Sociologist Cuadra explains that although the Police and paramilitaries work jointly, they are two distinct forces. That is why detentions, sieges and raids to opponents homes are so frequent in Nicaragua, these are cooperatively executed by police officers and paramilitaries.

But there are other tasks that the paramilitaries undertake on their own. Cuadra illustrates that “if it has to do with threats, harassment, aggression, then the paramilitaries are called” instead of the Police.

Paramilitaries were seen surveilling last Easter in some of Nicaragua’s spa resorts. This photo was taken in El Trapiche, Tipitapa, 30 kilometers away from Managua. Photo: La Prensa

Criminologist Fiorella concurs and adds that paramilitaries are in charge of the “dirty work” that the National Police can’t do in public. Therefore, they “have a significant place in the government’s oppression toolbox”, he elaborates.

Nowadays, paramilitaries are not operating as in 2018, they have refrained from using weapons of war and ski masks. They cover their faces with their motorcycle helmets. Yet they are easily identified because they carry radios, guns tucked on their waist or lower back. They also wear jackets, t-shirts or caps alluding to the Sandinista National Liberation Front, as captured in photos by media outlets. 

The thousand members that currently operate may be complemented with others on call, paramilitary Saenz explains. Juan Pablo says that it takes a single call “to activate them”.

He says that a large number were summoned for the presidential elections of November 7th, 2021, and they formed the UVE (Unidades de Victoria Electoral). “The mission was to prevent protests from whites and blues (opposition).
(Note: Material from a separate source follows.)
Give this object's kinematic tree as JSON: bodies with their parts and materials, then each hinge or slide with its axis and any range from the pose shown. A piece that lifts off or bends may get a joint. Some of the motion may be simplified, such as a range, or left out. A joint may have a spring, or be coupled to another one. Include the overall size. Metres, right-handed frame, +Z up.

There were no orders to kill as in 2018, but if we say a person protesting we had to detain him or her”, he comments.

Despite not completely agreeing with the repression of Daniel Ortega, Juan Pablo does not dare to desert, as others have done, because he is afraid of retaliation against his family. “We are not foolish. We know things are bad, but we have families,” he says. And that is why he has chosen to continue being a paramilitary and to sleep less than five hours a day.